As the poster child for Seasonal Affective Disorder, I am a girl who knows rain. I know exactly how much rain it takes to put me in a funk (3 hours of nonstop drizzle). I know exactly how much precipitation must fall before I move from the funk to a near-vegetative state (24 hours of steady rain). And I can tell you how many dreary rain-filled days I’ll wait before plugging in the good ol’ Happy Light to bask in its simulated sunshine (7).
Therefore, the bliss I feel these days is truly unprecedented. Folks, it’s rainy season in Laos. And you ain’t never seen rain like this.
When we lived in Kansas, I once drove my Chevette with its rusted-out floorboards in a massive thunderstorm because I needed to pick up a Prozac prescription. At one point in my crosstown journey, the water in my car was up to my knees. But, I swear, that “downpour” was a mere sprinkle compared to the daily deluge here.
I later totaled my Saturn by driving through our church parking lot-cum-lake in another one of those famous Midwestern storms. Yet, again, I must insist that such spittle would not even qualify as “rain” in Southeast Asia.

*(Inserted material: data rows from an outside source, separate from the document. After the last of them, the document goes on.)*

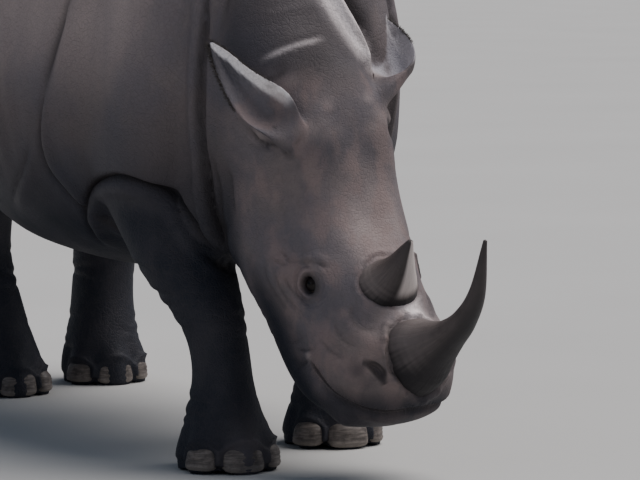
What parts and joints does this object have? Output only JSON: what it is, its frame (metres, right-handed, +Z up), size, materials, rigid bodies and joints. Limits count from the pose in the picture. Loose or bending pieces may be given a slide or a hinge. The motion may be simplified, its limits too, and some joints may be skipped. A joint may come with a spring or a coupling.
{
  "type": "southern white rhinoceros, life-size still model",
  "caption": "Life-size still model of a grazing southern white rhinoceros with its head down, turned left, and the right fore foot set forward.",
  "frame": {"origin": "middle of the model's box, on the ground under the four soles", "axes": "+X the way the trunk points, +Y the animal's left, +Z up"},
  "size_m": [2.9622, 0.99, 1.6328],
  "materials": {
    "hide": "matte, dusty, wrinkled bare skin",
    "horn": "fibrous dark brown horn, smooth at the tips and paler at the base",
    "nail": "dull worn horn",
    "eye": "wet dark brown"
  },
  "bodies": {
    "root": {"ear_left": "hide", "ear_right": "hide", "eye_left": "eye", "eye_right": "eye", "head": "hide", "horn_front": "horn", "horn_rear": "horn", "leg_fore_left": "hide", "leg_fore_right": "hide", "leg_hind_left": "hide", "leg_hind_right": "hide", "nail_fore_left_1": "nail", "nail_fore_left_2": "nail", "nail_fore_left_3": "nail", "nail_fore_right_1": "nail", "nail_fore_right_2": "nail", "nail_fore_right_3": "nail", "nail_hind_left_1": "nail", "nail_hind_left_2": "nail", "nail_hind_left_3": "nail", "nail_hind_right_1": "nail", "nail_hind_right_2": "nail", "nail_hind_right_3": "nail", "neck": "hide", "tail": "hide", "trunk": "hide"}
  },
  "joints": []
}
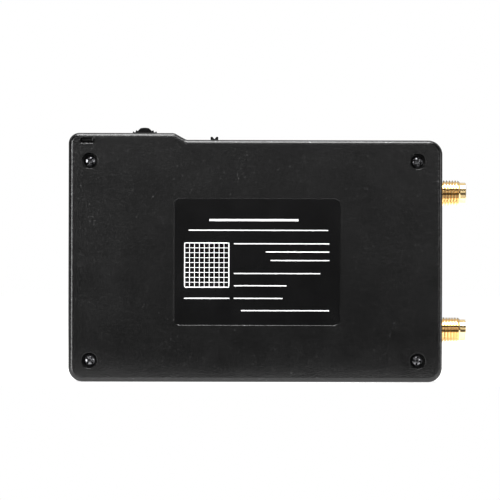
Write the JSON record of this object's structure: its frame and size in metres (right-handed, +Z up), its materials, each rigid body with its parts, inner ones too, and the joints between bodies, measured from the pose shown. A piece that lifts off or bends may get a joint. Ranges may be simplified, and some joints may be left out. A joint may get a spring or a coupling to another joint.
{
  "type": "antenna analyzer",
  "caption": "Handheld antenna analyzer: black two-part case with gold coaxial ports, jog lever, slide switch, charging socket and touch display.",
  "frame": {"origin": "centre of the bottom edge faces, on the surface that the case stands on", "axes": "+Z up with the case on its long bottom edge, +X towards the antenna ports, -Y out of the back with the label, +Y out of the screen"},
  "size_m": [0.098, 0.016, 0.0626],
  "materials": {
    "case_plastic": "fine even texture",
    "label_film": "smooth printed film",
    "black_screw": "black oxide",
    "gold_plate": "polished gold plating",
    "port_insulator": "smooth white resin",
    "touch_glass": "glossy dark panel",
    "display_cell": "glossy",
    "sheet_steel": "tinned sheet",
    "switch_plastic": "moulded",
    "knob_plastic": "fine moulded",
    "contact_bronze": "bare bronze",
    "flex_film": "amber film",
    "board_laminate": "solder resist",
    "chip_resin": "moulded resin",
    "foam": "closed-cell foam",
    "battery_foil": "satin foil",
    "guard_tape": "amber tape",
    "lead_red": "smooth",
    "lead_black": "smooth",
    "plug_nylon": "natural nylon"
  },
  "bodies": {
    "root": {"back_cover": "case_plastic", "front_shell": "case_plastic", "label": "label_film", "case_screw_1": "black_screw", "case_screw_2": "black_screw", "case_screw_3": "black_screw", "case_screw_4": "black_screw", "screen_gasket": "foam", "touch_panel": "touch_glass", "display_tray": "sheet_steel", "display_panel": "display_cell", "display_flex": "flex_film", "circuit_board": "board_laminate", "port_1_body": "gold_plate", "port_2_body": "gold_plate", "port_1_insulator": "port_insulator", "port_2_insulator": "port_insulator", "port_1_contact": "gold_plate", "port_2_contact": "gold_plate", "usb_shell": "sheet_steel", "usb_tongue": "switch_plastic", "slide_switch_base": "switch_plastic", "slide_switch_cover": "sheet_steel", "jog_switch_base": "switch_plastic", "jog_switch_cover": "sheet_steel", "jog_push_dome": "sheet_steel", "battery_cell": "battery_foil", "battery_guard_strip": "guard_tape", "battery_pad": "foam", "battery_lead_red": "lead_red", "battery_lead_black": "lead_black", "battery_plug": "plug_nylon", "battery_header": "plug_nylon", "processor_chip": "chip_resin", "codec_chip": "chip_resin", "clock_chip": "chip_resin", "clock_crystal": "sheet_steel", "charger_chip": "chip_resin", "power_inductor": "chip_resin", "mixer_chip_1": "chip_resin", "mixer_chip_2": "chip_resin", "mixer_chip_3": "chip_resin", "shield_lid_1": "sheet_steel", "shield_lid_2": "sheet_steel"},
    "jog_carrier": {"jog_carrier": "switch_plastic", "jog_pivot_pin": "sheet_steel", "jog_return_spring": "sheet_steel"},
    "jog_knob": {"jog_knob": "knob_plastic"},
    "power_slider": {"power_slider": "knob_plastic", "slide_switch_contact": "contact_bronze"}
  },
  "joints": [
    {"name": "jog_press", "type": "slide", "parent": "root", "child": "jog_carrier", "axis": [0, 0, -1], "range_m": [0, 0.0004], "stiffness_N_per_m": 1500, "springref_m": -0.0002},
    {"name": "jog_tilt", "type": "hinge", "parent": "jog_carrier", "child": "jog_knob", "pos_m": [-0.03045, -0.0019, 0.05785], "axis": [0, 1, 0], "range_deg": [-12, 12], "stiffness_Nm_per_rad": 0.006},
    {"name": "power_slide", "type": "slide", "parent": "root", "child": "power_slider", "axis": [1, 0, 0], "range_m": [0, 0.002]}
  ]
}
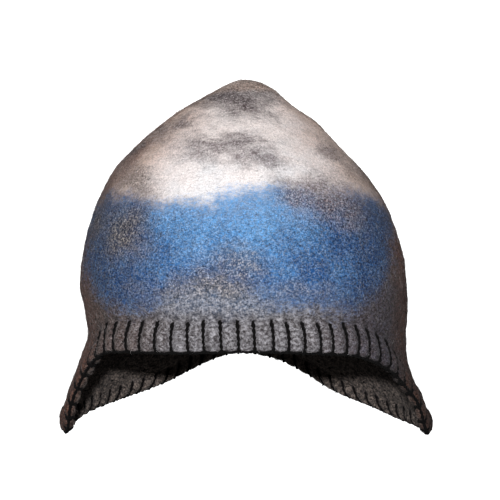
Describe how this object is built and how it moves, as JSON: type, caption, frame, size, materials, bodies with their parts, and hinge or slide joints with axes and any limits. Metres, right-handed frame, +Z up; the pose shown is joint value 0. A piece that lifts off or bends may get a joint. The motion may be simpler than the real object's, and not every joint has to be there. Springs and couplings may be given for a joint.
{
  "type": "sauna hat",
  "caption": "Felted wool sauna hat with a pointed dome crown and flaring ear flaps, open below for a head.",
  "frame": {"origin": "centre of the head opening, level with the lowest edge of the felt over the forehead", "axes": "+Z up through the crown, -Y out of the face opening, +X to the right in the front view"},
  "size_m": [0.2255, 0.2127, 0.2165],
  "materials": {
    "felt": "matte wool felt, marbled",
    "yarn": "matte spun wool yarn"
  },
  "bodies": {
    "root": {"felt_shell": "felt"}
  },
  "joints": []
}
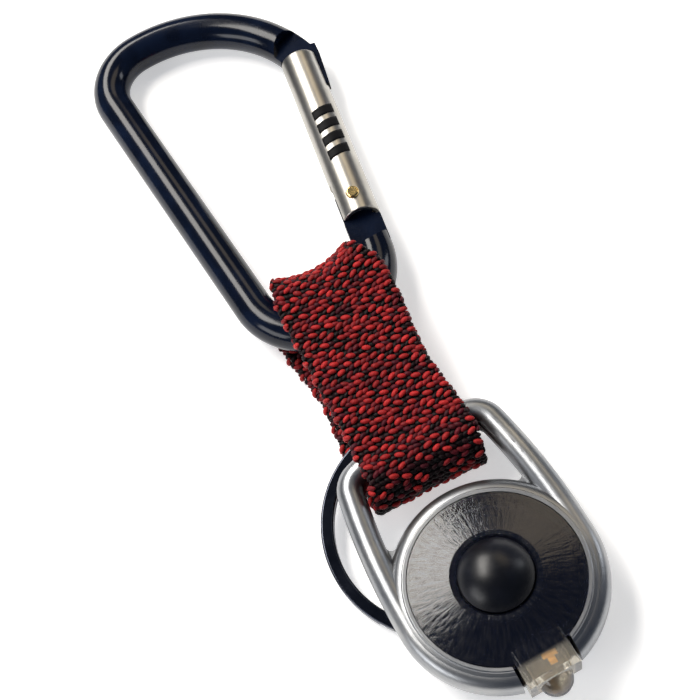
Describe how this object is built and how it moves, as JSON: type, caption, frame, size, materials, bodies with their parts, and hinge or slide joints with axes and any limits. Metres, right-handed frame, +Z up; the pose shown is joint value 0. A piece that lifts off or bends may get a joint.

In Laos, there’s really no such thing as “raindrops.” You can’t see individual drops because the water is literally gushing from the sky like an open fire hydrant.
And then … quite suddenly … it stops.
The rains cease; the skies clear; and the sun gets to work. The temporary pond that blocks my front gate drains away, and within hours even the mud dries up. Most of the time, those wild raucous house-shaking storms happen at night, and by morning, the air smells fresh and the roads are just a wee bit damp for my bike ride to school.
Occasionally, like today, the rains douse Vientiane all … day … long. You might fret that, by now, I must have moved from funk to comatose, but I feel remarkably upbeat. The sun’s promise to return soon has kept me sane so far.